COLUMN: Little long-term thinking in what Trump says and does
Trump has not moved from the tactical to the strategic, says Mathew Dowd.
President Donald Trump, just off a whirlwind tour of international diplomacy -- to Canada for the G-7 meeting and then to Singapore for the summit on North Korea -- still has not moved from the tactical to the strategic as regards U.S. foreign policy.
The president has an unbelievable ability to garner press and make folks respond, but there seems little long-term thinking in what he says and does.
And giving Trump some genius level of strategic credit because everyone is focused on him, and is responding to him, is a bit like giving credit to the teenager who got the keys to his parents car and drove erratically on the highway, because all the other cars on the road and pedestrians had to react to him.
Let us not confuse stream of consciousness actions with strategic planning and foresight.
In the span of just a few days Trump managed to do the following:
1. Help Kim Jong Un achieve a tremendous propaganda victory by standing shoulder-to-shoulder with him on the world stage, and letting Kim wrap his flag of dictatorship with the American flag of democracy. This enhanced Kim’s status among other nations and gave him both a domestic advantage in North Korea and an international platform to engage from. This is something he, his father, and other leaders of North Korea have only dreamed of over the last 70 years.

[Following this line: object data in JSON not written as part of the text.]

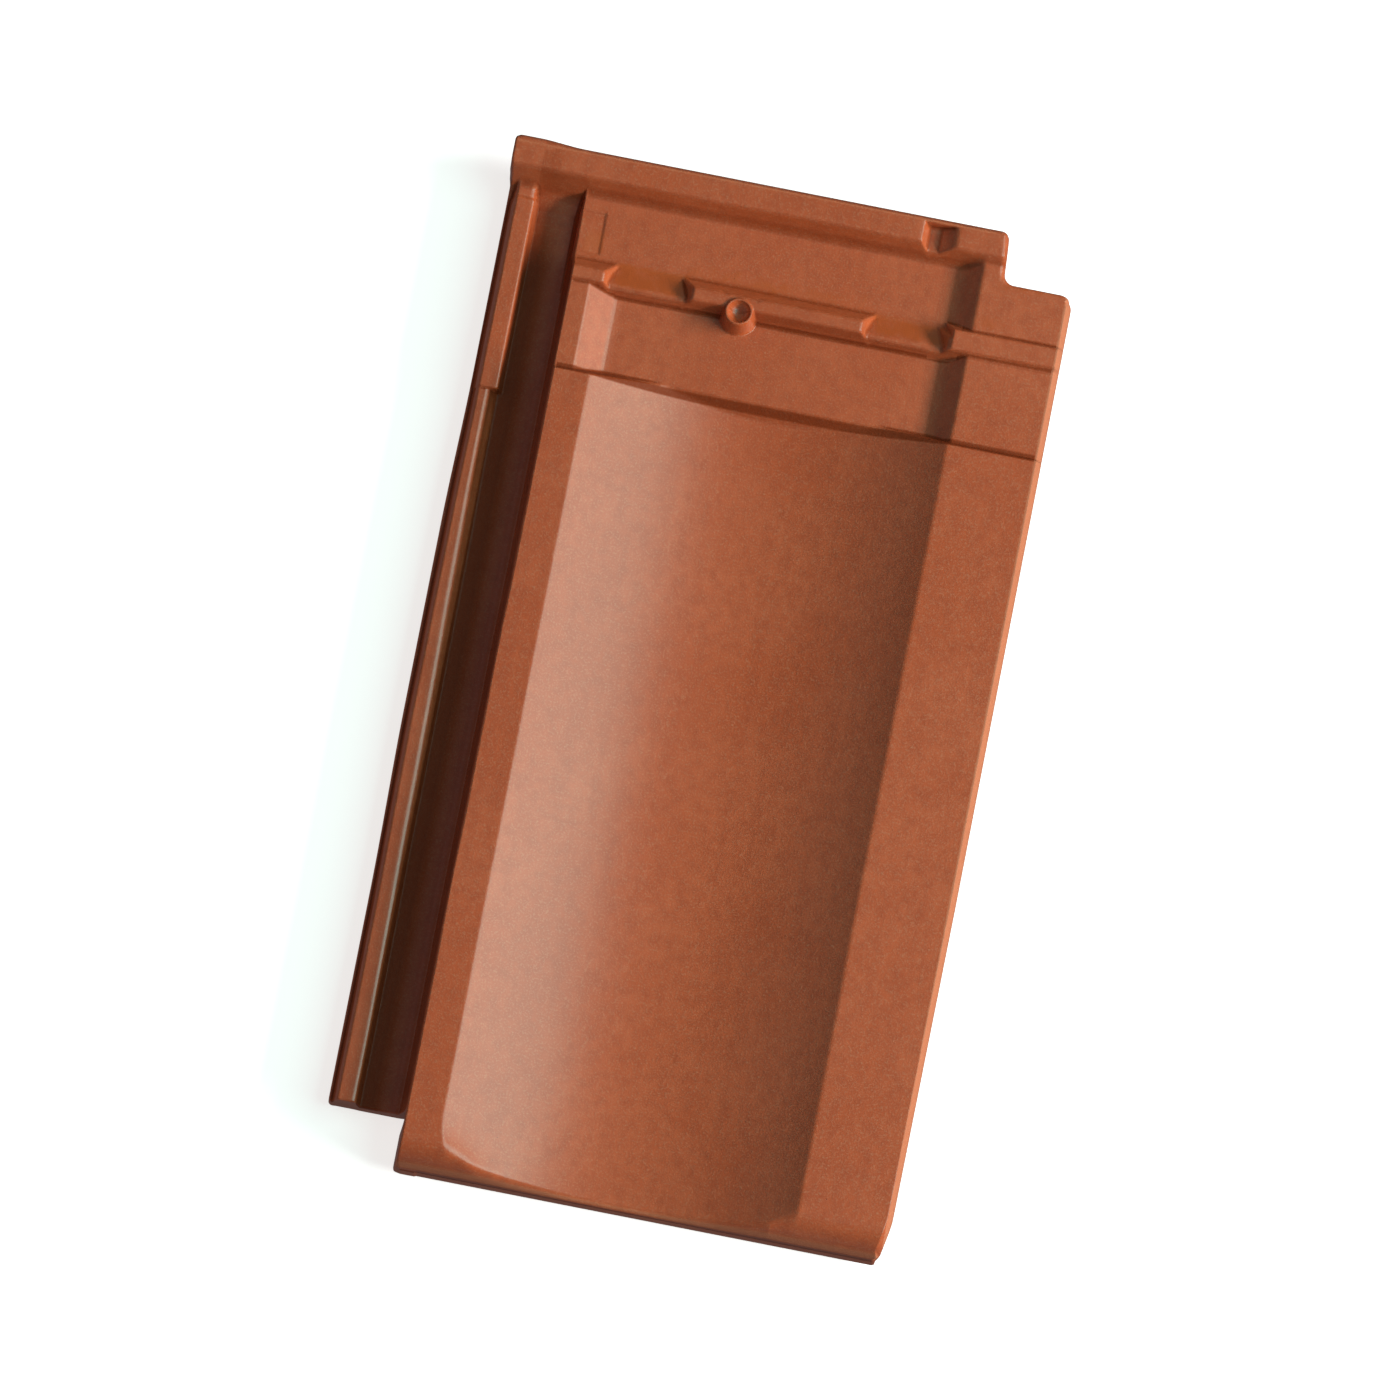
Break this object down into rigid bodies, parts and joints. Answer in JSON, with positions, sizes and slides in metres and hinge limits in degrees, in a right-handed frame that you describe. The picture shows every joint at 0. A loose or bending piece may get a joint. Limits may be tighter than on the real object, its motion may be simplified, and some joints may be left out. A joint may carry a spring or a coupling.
{
  "type": "interlocking clay roof tile",
  "caption": "Red fired-clay interlocking roof tile with one broad shallow trough, a side channel, cross ribs and a fixing cup at the head, and batten nibs below.",
  "frame": {"origin": "centre of the bounding box's base, on the plane the tile rests on", "axes": "+Z out of the weather face, +Y from the foot up the roof towards the head, +X across towards the side that covers the next tile"},
  "size_m": [0.2562, 0.4682, 0.034],
  "materials": {
    "fired_clay": "satin"
  },
  "bodies": {
    "root": {"roof_tile": "fired_clay"}
  },
  "joints": []
}
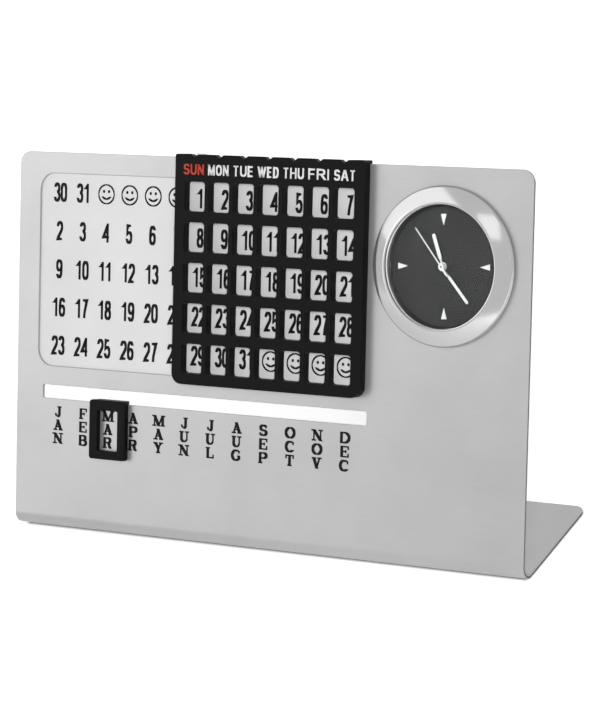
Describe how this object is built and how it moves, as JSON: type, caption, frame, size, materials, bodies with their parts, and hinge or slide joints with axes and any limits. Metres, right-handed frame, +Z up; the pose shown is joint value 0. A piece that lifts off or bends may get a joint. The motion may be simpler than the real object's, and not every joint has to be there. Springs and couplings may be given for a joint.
{
  "type": "perpetual desk calendar",
  "caption": "Free-standing perpetual desk calendar: bent steel stand with a date field, sliding weekday grid, sliding month frame and a press-in quartz clock.",
  "frame": {"origin": "on the desk under the middle of the bounding box", "axes": "+X to the reader's right along the sheet, +Y away from the reader, +Z up"},
  "size_m": [0.194, 0.0586, 0.1181],
  "materials": {
    "sheet_steel": "satin brushed",
    "pad_rubber": "matt",
    "slider_black": "satin moulded",
    "spring_steel": "drawn wire",
    "bezel_metal": "satin lacquered",
    "lens_glass": "polished",
    "dial_grey": "matt lacquer",
    "mark_silver": "bright",
    "train_brass": "bright",
    "train_plastic": "moulded",
    "magnet_dark": "ground",
    "core_steel": "stamped",
    "copper_wire": "enamelled winding",
    "board_green": "solder mask",
    "plate_plastic": "moulded",
    "case_black": "fine textured",
    "cell_steel": "bright",
    "seal_rubber": "matt"
  },
  "bodies": {
    "stand": {"bent_sheet": "sheet_steel", "foot_pads": "pad_rubber", "index_wire": "spring_steel", "wire_saddle": "spring_steel", "clock_bezel": "bezel_metal", "clock_lens": "lens_glass", "spacer_ring": "dial_grey", "dial": "dial_grey", "hour_marks": "mark_silver", "stator": "core_steel", "coil_core": "core_steel", "coil": "copper_wire", "circuit_board": "board_green", "quartz_can": "spring_steel", "front_plate": "plate_plastic", "rear_plate": "plate_plastic", "plate_screws": "spring_steel", "button_cell": "cell_steel", "base_contact": "train_brass", "rim_contact": "train_brass", "clock_case": "case_black", "grip_ring": "seal_rubber"},
    "date_slider": {"date_slider": "slider_black"},
    "month_slider": {"month_slider": "slider_black"},
    "seconds": {"second_hand": "mark_silver", "second_wheel": "plate_plastic"},
    "third": {"third_wheel": "train_plastic"},
    "centre": {"centre_wheel": "train_brass"},
    "intermediate": {"intermediate_wheel": "train_plastic"},
    "rotor": {"rotor": "magnet_dark"},
    "minutes": {"minute_hand": "mark_silver", "minute_pinion": "train_brass"},
    "motion": {"motion_wheel": "train_plastic"},
    "hours": {"hour_hand": "mark_silver", "hour_wheel": "train_brass"},
    "setting": {"setting_knob": "case_black"},
    "battery_cover": {"battery_cover": "case_black"}
  },
  "joints": [
    {"name": "date_slide", "type": "slide", "parent": "stand", "child": "date_slider", "axis": [1, 0, 0], "range_m": [-0.05616, 0]},
    {"name": "month_slide", "type": "slide", "parent": "stand", "child": "month_slider", "axis": [1, 0, 0], "range_m": [-0.02165, 0.09185]},
    {"name": "rotor_turn", "type": "hinge", "parent": "stand", "child": "rotor", "pos_m": [0.05957, 0.01554, 0.08744], "axis": [0, -0.9011, 0.4337], "continuous": true},
    {"name": "intermediate_turn", "type": "hinge", "parent": "stand", "child": "intermediate", "pos_m": [0.06241, 0.01575, 0.0879], "axis": [0, -0.9011, 0.4337], "continuous": true},
    {"name": "seconds_turn", "type": "hinge", "parent": "stand", "child": "seconds", "pos_m": [0.0665, 0.01473, 0.08577], "axis": [0, -0.9011, 0.4337], "continuous": true},
    {"name": "third_turn", "type": "hinge", "parent": "stand", "child": "third", "pos_m": [0.07028, 0.01588, 0.08815], "axis": [0, -0.9011, 0.4337], "continuous": true},
    {"name": "centre_turn", "type": "hinge", "parent": "stand", "child": "centre", "pos_m": [0.0665, 0.01473, 0.08577], "axis": [0, -0.9011, 0.4337], "continuous": true},
    {"name": "minutes_turn", "type": "hinge", "parent": "stand", "child": "minutes", "pos_m": [0.0665, 0.01473, 0.08577], "axis": [0, -0.9011, 0.4337], "continuous": true},
    {"name": "motion_turn", "type": "hinge", "parent": "stand", "child": "motion", "pos_m": [0.0665, 0.01299, 0.08216], "axis": [0, -0.9011, 0.4337], "continuous": true},
    {"name": "hours_turn", "type": "hinge", "parent": "stand", "child": "hours", "pos_m": [0.0665, 0.01473, 0.08577], "axis": [0, -0.9011, 0.4337], "continuous": true},
    {"name": "setting_turn", "type": "hinge", "parent": "stand", "child": "setting", "pos_m": [0.0665, 0.01117, 0.07838], "axis": [0, -0.9011, 0.4337], "continuous": true},
    {"name": "cover_turn", "type": "hinge", "parent": "stand", "child": "battery_cover", "pos_m": [0.075, 0.01733, 0.09117], "axis": [0, -0.9011, 0.4337], "range_deg": [0, 60]}
  ],
  "couplings": [
    {"joint": "intermediate_turn", "follows": "rotor_turn", "ratio": -0.2},
    {"joint": "seconds_turn", "follows": "rotor_turn", "ratio": 0.033333},
    {"joint": "third_turn", "follows": "rotor_turn", "ratio": -0.0055556},
    {"joint": "centre_turn", "follows": "rotor_turn", "ratio": 0.00055556},
    {"joint": "motion_turn", "follows": "minutes_turn", "ratio": -0.33333},
    {"joint": "hours_turn", "follows": "minutes_turn", "ratio": 0.083333},
    {"joint": "setting_turn", "follows": "minutes_turn", "ratio": 0.83333}
  ]
}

2. Celebrated the hated dictator of North Korea, who has brutalized his own people, complimenting him effusively within hours of criticizing a longtime democratic ally, the popular leader Justin Trudeau of Canada, and threatening our neighbor with ill-advised tariffs. This is an amazing turnaround for an American foreign policy that looked to Canada for support on international agreements, at the United Nations, and in conflicts and wars around the globe. Neither of these actions will make America safer, nor help the working class of our country economically. I think Trump just pushed the limits of what “Canada nice” will tolerate, and for this president, he has asserted a policy that our allies will see as “no good country goes unpunished."
3. Here is where the logic fails me: So President Trump, with Republican support, saw the Iran nuclear agreement, which had tons of concessions and detailed commitments as bad and needing to be reversed, while the deal with North Korea, with no concessions and no real commitments from Kim, is good and readily embraced. Color me confused on this, or maybe I just smell good old-fashioned cooked-to-perfection political hypocrisy.
4. On his way to Canada, Trump speculated that Russia should be let back into the G-7, ignoring the fact the Russians were kicked out because they invaded and took over Crimea. In the midst of these idle thoughts expressed out loud, Trump blamed President Obama for the Russian invasion of Crimea and basically said since it had nothing to do with Trump, why should he hold it against Putin. This would be like Harry Truman, after FDR died, blaming Roosevelt for the Japanese attack on Pearl Harbor and deciding not to continue the war in the Pacific because it was “Roosevelt’s problem” and then inviting Japan over for a meeting.
For many Americans, acts and words such as this by our president have become the new normal and we often lose focus on their real-world impact. We must stay alert and not let chaos become expected. Let us not get tired and lost in the maelstrom of maddening, messy and mercurial meanderings of the man from Mar-a-Lago.
Matthew Dowd is an ABC News analyst and special correspondent. Opinions expressed in this column do not necessarily reflect the views of ABC News.